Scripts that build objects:
####

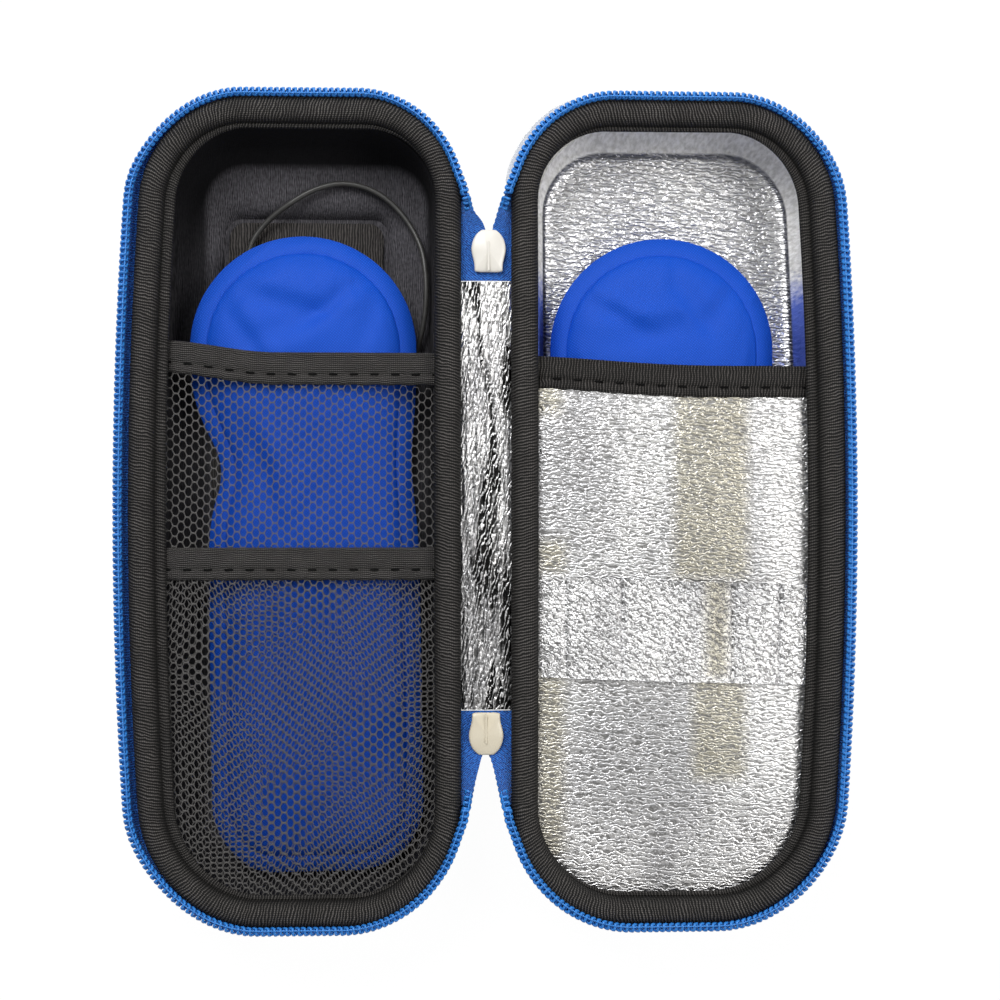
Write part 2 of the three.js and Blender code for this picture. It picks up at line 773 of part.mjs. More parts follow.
function sliderGeometry() {
  const [half, reach] = [sliderWidth / 2, sliderLength / 2];
  const noseShare = sliderNose / sliderWidth;
  const heelShare = sliderHeel / sliderWidth;
  const widthShares = [noseShare * 0.8, noseShare, 0.73, 0.92, 1, 0.9, heelShare];
  const lengthShares = [1, 0.97, 0.78, 0.46, 0.08, -0.4, -1];
  const side = widthShares.map((share, i) => [half * share, reach * lengthShares[i]]);
  const points = [...side, ...side.map(([x, y]) => [-x, y]).reverse()];
  const domed = (foot, scaleShares) => {
    const heightShares = [0, 0.55, 1];
    const loops = scaleShares.map((scale, i) => points.map(([x, y]) => {
      return new THREE.Vector3(x * scale, y * scale, foot + sliderPlate * heightShares[i]);
    }));
    return toSolid(loft(loops));
  };
  const post = plate(new THREE.Shape([
    new THREE.Vector2(0, postPlace - postReach),
    new THREE.Vector2(postHalf, postPlace),
    new THREE.Vector2(0, postPlace + postReach),
    new THREE.Vector2(-postHalf, postPlace),
  ]), lowerPlateFoot + sliderPlate / 2, sliderThroat + sliderPlate);
  const ridge = new THREE.BoxGeometry(ridgeWidth, ridgeLength, sliderPlate);
  ridge.translate(0, ridgePlace, upperPlateFoot + sliderPlate - ridgeWidth);
  const drop = bridgeGap + bridgeBar + sliderPlate / 2;
  const bridge = new THREE.BoxGeometry(bridgeWidth, bridgeReach * 2, drop);
  bridge.translate(0, 0, lowerPlateFoot + (sliderPlate - drop) / 2);
  const eye = new THREE.BoxGeometry(bridgeWidth * 2, (bridgeReach - bridgeBar) * 2, bridgeGap);
  eye.translate(0, 0, lowerPlateFoot - bridgeGap / 2);
  const upper = domed(upperPlateFoot, [1, 1, 0.8]);
  const lower = domed(lowerPlateFoot, [0.8, 1, 1]);
  const saddle = toSolid(bridge).subtract(toSolid(eye));
  return toGeometry(upper.add(lower).add(toSolid(post)).add(toSolid(ridge)).add(saddle));
}

// A pull: two legs with a round crossbar that sits in the bridge, and a tapered tab hanging below them.
function pullGeometry() {
  const barRadius = bridgeBar / 2;
  const barSteps = 12;
  const shoulder = -pullEyeLength - pullEyeOuter;
  const tipTaperShare = 0.85;
  const tipShare = 0.5;
  const side = [
    new THREE.Vector2(-pullEyeInner, -pullEyeLength),
    new THREE.Vector2(-pullEyeInner, 0),
    new THREE.Vector2(-pullEyeOuter, 0),
    new THREE.Vector2(-pullEyeOuter, barRadius - pullEyeLength),
    new THREE.Vector2(-pullHalf, shoulder),
    new THREE.Vector2(-pullHalf * tipTaperShare, pullEyeOuter - pullLength),
    new THREE.Vector2(-pullHalf * tipShare, -pullLength),
  ];
  const shape = new THREE.Shape([...side, ...side.map((p) => new THREE.Vector2(-p.x, p.y)).reverse()]);
  const tab = new THREE.ExtrudeGeometry(shape, { depth: bridgeBar, bevelEnabled: false });
  tab.translate(0, 0, -barRadius).rotateX(Math.PI / 2);
  const bar = new THREE.CylinderGeometry(barRadius, barRadius, pullEyeOuter * 2, barSteps);
  return toGeometry(toSolid(tab).add(toSolid(bar.rotateZ(Math.PI / 2))));
}

// The cloth hinge: a creased foil strip inside, a plain cover outside, and a flap on each rim.
const spineReach = foldOffset - foldClearance;
const spineFoilTop = foldHeight - gap;

// A rectangle from one corner to the opposite one.
function rectangle(left, right, low, high) {
  return new THREE.Shape([
    new THREE.Vector2(left, low),
    new THREE.Vector2(right, low),
    new THREE.Vector2(right, high),
    new THREE.Vector2(left, high),
  ]);
}

function spineFoilGeometry() {
  const creases = 8;
  const top = [];
  for (let k = 0; k <= creases; k += 1) {
    const x = THREE.MathUtils.lerp(-spineReach, spineReach, k / creases);
    top.push(new THREE.Vector2(x, spineFoilTop - (k % 2 === 0 ? creaseDepth : 0)));
  }
  const foot = spineFoilTop - spineCloth;
  const base = [new THREE.Vector2(spineReach, foot), new THREE.Vector2(-spineReach, foot)];
  const shape = new THREE.Shape([...top, ...base]);
  const geometry = new THREE.ExtrudeGeometry(shape, { depth: spineTop - spineBottom, bevelEnabled: false });
  return geometry.rotateX(Math.PI / 2).translate(0, spineTop, 0);
}

function spineCoverGeometry() {
  const foot = spineFoilTop - spineCloth - gap - spineCloth;
  return plate(rectangle(-spineReach, spineReach, spineBottom, spineTop), foot, spineCloth);
}

function hingeFlapGeometry() {
  const inner = foldOffset + gap - spineHalfWidth;
  return plate(rectangle(inner, flapInset, spineBottom, spineTop), seamFoot, spineFoilTop - seamFoot);
}

// The joined ends of the two half zips: a strip that forks where the slider parts them.
function zipJoinGeometry(from, to, forkX, forkY) {
  const shape = new THREE.Shape([
    new THREE.Vector2(-spineReach, from),
    new THREE.Vector2(spineReach, from),
    new THREE.Vector2(spineReach, to),
    new THREE.Vector2(forkX, forkY),
    new THREE.Vector2(-spineReach, to),
  ]);
  return plate(shape, sliderMiddle - tapeThickness / 2, tapeThickness);
}

// Colours and finishes, taken from the photograph.
function material(color, roughness, metalness = 0) {
  return new THREE.MeshStandardMaterial({ color, roughness, metalness });
}

const finishes = {
  outerSkin: material(0xd9dbd8, 0.8),
  blackCloth: material(0x1c1b1d, 0.9),
  grosgrain: material(0x2d2b2a, 0.85),
  blueTape: material(0x1a5fd0, 0.8),
  blueCoil: material(0x1464c8, 0.5),
  net: material(0x2a2a2c, 0.85),
  packCloth: material(0x2257e0, 0.75),
  foil: material(0xc8c8c6, 0.25, 0.9),
  enamel: material(0xe9e6df, 0.35),
  rubber: material(0x141416, 0.5),
  steel: material(0xc4c6c8, 0.25, 1),
  moduleBody: material(0xe4e6e8, 0.45),
  window: material(0xbfc9c6, 0.1),
  liquidCrystal: material(0x9aa79c, 0.3),
  board: material(0x1f6a3c, 0.6),
};

function piece(name, geometry, finish) {
  const mesh = new THREE.Mesh(geometry, finishes[finish]);
  mesh.name = name;
  return mesh;
}

// Everything in one half's own frame; the front half is the mirror image of the back one.
const front = new THREE.Group();
front.scale.x = -1;
front.position.x = -spineHalfWidth;
const back = new THREE.Group();
back.position.x = spineHalfWidth;

for (const [half, side] of [[front, 'front'], [back, 'back']]) {
  half.add(piece(`${side}_binding`, bindingGeometry(), 'grosgrain'));
  half.add(piece(`${side}_zip_tape`, zipTapeGeometry(), 'blueTape'));
  half.add(piece(`${side}_zip_coil`, zipCoilGeometry(), 'blueCoil'));
  half.add(piece(`${side}_hinge_flap`, hingeFlapGeometry(), 'foil'));
}

front.add(piece('front_shell', frontShellGeometry(), 'outerSkin'));
front.add(piece('front_lining', frontLiningGeometry(), 'blackCloth'));
front.add(piece('recess_cloth', recessClothGeometry(), 'blackCloth'));
back.add(piece('back_shell', shellGeometry(), 'outerSkin'));
back.add(piece('back_foil_liner', liningGeometry(), 'foil'));

// The two net pockets, the shorter one over the taller one, each below its own band.
const tallLine = { at: tallMouth - bandWidth - gap, slopeShare: tallMouthSlopeShare };
const shortLine = { at: shortMouth - bandWidth - gap, slopeShare: 0 };
const shortFoot = seamFoot + netThickness + gap;
front.add(piece('tall_net_pocket', netGeometry(tallLine, seamFoot), 'net'));
front.add(piece('tall_pocket_band', mouthBandGeometry(tallMouth, tallMouthSlopeShare, seamFoot), 'blackCloth'));
front.add(piece('short_net_pocket', netGeometry(shortLine, shortFoot), 'net'));
front.add(piece('short_pocket_band', mouthBandGeometry(shortMouth, 0, shortFoot), 'blackCloth'));

back.add(piece('foil_pocket', foilPocketGeometry(), 'foil'));
back.add(piece('foil_pocket_band', mouthBandGeometry(foilMouth, foilMouthSlopeShare, seamFoot), 'blackCloth'));
back.add(piece('pen_loops', penLoopGeometry(), 'foil'));

// The gel packs, the front one a little askew as it lies.
const packPlaces = [[front, 'front', frontPackOffset, frontPackLean], [back, 'back', backPackOffset, 0]];
for (const [half, side, offset, lean] of packPlaces) {
  const pack = piece(`${side}_ice_pack`, packGeometry(), 'packCloth');
  pack.position.x = halfWidth / 2 + offset;
  pack.rotation.z = -lean;
  half.add(pack);
}

// The thermometer in its seat.
const boardFoot = innerFoot + crystalThickness + gap;
const cellFoot = boardFoot + boardThickness + gap;
const thermometer = new THREE.Group();
thermometer.position.set(moduleX, moduleY, 0);
front.add(thermometer);
thermometer.add(piece('thermometer_bezel', bezelGeometry(), 'moduleBody'));
thermometer.add(piece('thermometer_housing', housingGeometry(), 'moduleBody'));
thermometer.add(piece('mode_button', buttonGeometry().translate(buttonX, 0, 0), 'enamel'));

const windowPane = roundedPlate(windowWidth, windowDepth, moduleWall, bezelRecess + gap, bezelThickness - gap);
thermometer.add(piece('display_window', windowPane.translate(windowX, 0, 0), 'window'));

const crystal = roundedPlate(windowWidth, crystalDepth, gap, innerFoot, crystalThickness);
thermometer.add(piece('display_panel', crystal.translate(windowX, 0, 0), 'liquidCrystal'));

const innerWidth = moduleWidth - moduleWall * 2 - gap * 2;
const innerDepth = moduleDepth - moduleWall * 2 - gap * 2;
const board = roundedPlate(innerWidth, innerDepth, moduleWall, boardFoot, boardThickness);
thermometer.add(piece('circuit_board', board, 'board'));

const cell = turned([[0, 0], [cellRadius, 0], [cellRadius, cellThickness], [0, cellThickness]]);
thermometer.add(piece('coin_cell', cell.rotateX(Math.PI / 2).translate(windowX, 0, cellFoot), 'steel'));

const [coverWidth, coverDepth] = [moduleWidth - gap * 2, moduleDepth - gap * 2];
const cover = roundedPlate(coverWidth, coverDepth, moduleCorner, moduleTop + gap, coverThickness);
thermometer.add(piece('battery_cover', cover, 'moduleBody'));

const glandY = moduleY + moduleDepth / 2 + gap;
const gland = turned([
  [0, 0],
  [glandDiameter / 2, 0],
  [glandDiameter / 2, glandCollar],
  [glandTipDiameter / 2, glandLength],
  [0, glandLength],
]);
front.add(piece('lead_gland', gland.translate(leadX, glandY, leadRoute[0][2]), 'rubber'));

// The lead and its probe, in the whole case's frame.
const whole = new THREE.Group();
whole.add(front, back);
whole.add(piece('sensor_lead', leadGeometry(), 'rubber'));

const probeRadius = probeDiameter / 2;
const leadEnd = new THREE.Vector3(...leadRoute.at(-1));
const probeWay = probeTip.clone().sub(leadEnd).normalize();
const probeSides = 12;
const probeProfile = [
  [0, 0],
  [probeTipDiameter / 2, 0],
  [probeRadius, gap],
  [probeRadius, probeLength - probeRadius],
  [probeTipDiameter / 2, probeLength - gap],
  [0, probeLength],
];
const probe = piece('sensor_probe', turned(probeProfile, probeSides), 'steel');
probe.quaternion.setFromUnitVectors(new THREE.Vector3(0, 1, 0), probeWay);
probe.position.copy(leadEnd).addScaledVector(probeWay, gap);
whole.add(probe);

// The hinge strip between the two folds.
whole.add(piece('hinge_foil', spineFoilGeometry(), 'foil'));
whole.add(piece('hinge_cover', spineCoverGeometry(), 'outerSkin'));

const headEnd = halfLength / 2 - cornerRadiusTop - joinMargin;
const footEnd = cornerRadiusBottom - halfLength / 2 + joinMargin;
const topJoin = zipJoinGeometry(spineTop + gap, headEnd, sliderTopX, sliderTopY - forkBack);
const bottomJoin = zipJoinGeometry(spineBottom - gap, footEnd, 0, sliderBottomY + forkBack);
whole.add(piece('zip_join_top', topJoin, 'blueTape'));
whole.add(piece('zip_join_bottom', bottomJoin, 'blueTape'));

// Both sliders point their noses away from the hinge strip, and each pull hangs from its bridge.
const sliderPlaces = [['top', sliderTopX, sliderTopY, 0], ['bottom', 0, sliderBottomY, Math.PI]];
for (const [name, x, y, turn] of sliderPlaces) {
  const slider = piece(`slider_${name}`, sliderGeometry(), 'enamel');
  slider.position.set(x, y, 0);
  slider.rotation.z = turn;
  whole.add(slider);
  const pull = piece(`pull_${name}`, pullGeometry(), 'enamel');
  pull.position.set(x, y, pullPivot);
  whole.add(pull);
}

export default whole;
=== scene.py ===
# A cooling case for insulin pens, lying open on a pale floor and seen from straight above. Lengths are in
# millimetres in the row frame (+Z up) until a mesh is made. The netted half is at -X, the foil half at +X.
import math

import bpy
import numpy as np
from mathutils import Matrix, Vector


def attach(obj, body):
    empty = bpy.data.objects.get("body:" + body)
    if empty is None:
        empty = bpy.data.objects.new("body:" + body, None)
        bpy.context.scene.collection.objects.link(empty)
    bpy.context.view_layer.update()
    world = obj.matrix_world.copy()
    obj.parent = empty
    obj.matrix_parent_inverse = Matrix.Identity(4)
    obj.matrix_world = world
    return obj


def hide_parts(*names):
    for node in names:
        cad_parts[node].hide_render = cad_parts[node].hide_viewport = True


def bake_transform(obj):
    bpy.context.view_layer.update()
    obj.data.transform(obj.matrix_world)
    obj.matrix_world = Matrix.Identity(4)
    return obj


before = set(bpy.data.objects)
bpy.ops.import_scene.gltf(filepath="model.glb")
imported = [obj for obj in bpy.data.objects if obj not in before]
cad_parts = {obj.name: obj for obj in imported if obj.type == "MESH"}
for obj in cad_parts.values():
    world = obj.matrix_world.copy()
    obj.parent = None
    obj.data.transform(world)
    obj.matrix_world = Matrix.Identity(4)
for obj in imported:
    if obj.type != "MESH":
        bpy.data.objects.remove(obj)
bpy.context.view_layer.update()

# Camera, floor and light
# The photograph looks straight down at the case from about a third of a metre, on a white sweep. One soft
# light stands beyond its head and one at its right, and the foil mirrors a sky of bright and dim clouds.
CAMERA_PLACE = (-0.0108, 0.0028, 0.3833)
CAMERA_TILT = math.radians(-2.26)
FLOOR_REACH = 3
camera_data = bpy.data.cameras.new("camera")
camera_data.lens = 53.35
camera_data.sensor_width = 36
camera_data.clip_start = 0.01
camera = bpy.data.objects.new("camera", camera_data)
camera.location = CAMERA_PLACE
camera.rotation_euler = (0, CAMERA_TILT, 0)
bpy.context.scene.collection.objects.link(camera)
bpy.context.scene.camera = camera
bpy.context.scene.view_settings.view_transform = "Standard"


def node(tree, kind, sockets=None, **settings):
    """A shader node with its settings and sockets; a socket takes a value, an output or an Amount."""
    made = tree.nodes.new(kind)
    for key, value in settings.items():
        setattr(made, key, value)
    for key, value in (sockets or {}).items():
        value = getattr(value, "socket", value)
        if isinstance(value, bpy.types.NodeSocket):
            tree.links.new(value, made.inputs[key])
        else:
            made.inputs[key].default_value = value
    return made


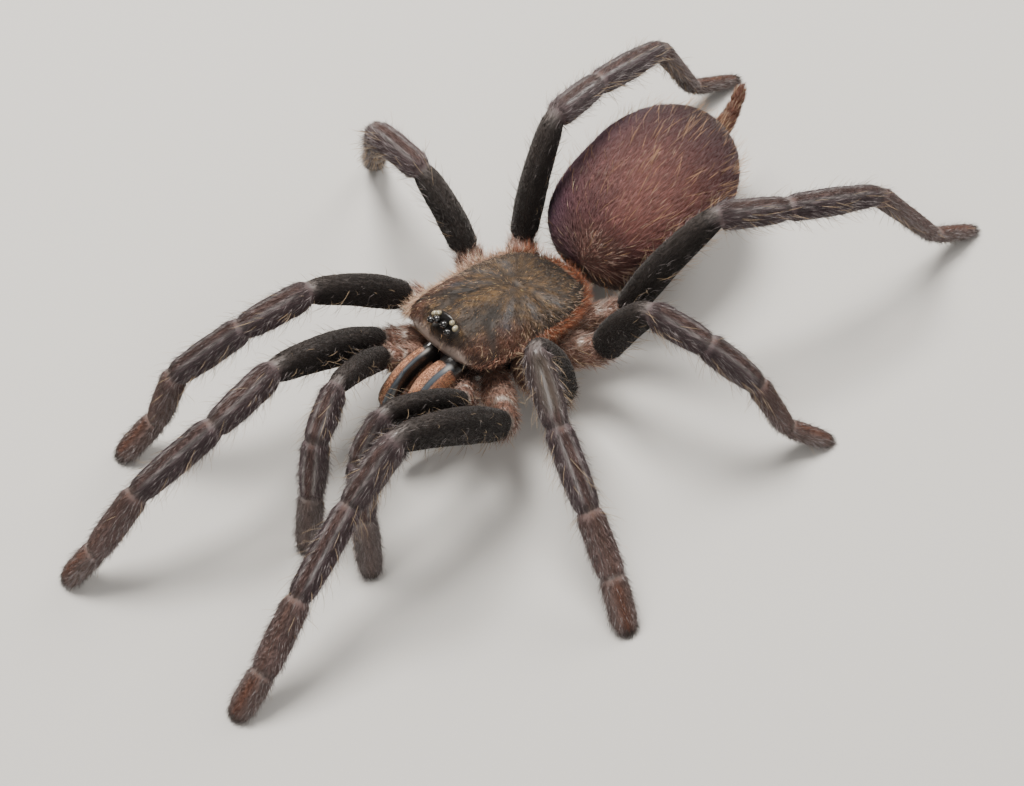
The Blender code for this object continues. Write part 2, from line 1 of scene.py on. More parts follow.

####

Problem requirements: Give back, word for word, each line from the one containing "from its bridge." down to the one containing "for node in", including those two lines.

Worked answer:
// Both sliders point their noses away from the hinge strip, and each pull hangs from its bridge.
const sliderPlaces = [['top', sliderTopX, sliderTopY, 0], ['bottom', 0, sliderBottomY, Math.PI]];
for (const [name, x, y, turn] of sliderPlaces) {
  const slider = piece(`slider_${name}`, sliderGeometry(), 'enamel');
  slider.position.set(x, y, 0);
  slider.rotation.z = turn;
  whole.add(slider);
  const pull = piece(`pull_${name}`, pullGeometry(), 'enamel');
  pull.position.set(x, y, pullPivot);
  whole.add(pull);
}

export default whole;
=== scene.py ===
# A cooling case for insulin pens, lying open on a pale floor and seen from straight above. Lengths are in
# millimetres in the row frame (+Z up) until a mesh is made. The netted half is at -X, the foil half at +X.
import math

import bpy
import numpy as np
from mathutils import Matrix, Vector


def attach(obj, body):
    empty = bpy.data.objects.get("body:" + body)
    if empty is None:
        empty = bpy.data.objects.new("body:" + body, None)
        bpy.context.scene.collection.objects.link(empty)
    bpy.context.view_layer.update()
    world = obj.matrix_world.copy()
    obj.parent = empty
    obj.matrix_parent_inverse = Matrix.Identity(4)
    obj.matrix_world = world
    return obj


def hide_parts(*names):
    for node in names:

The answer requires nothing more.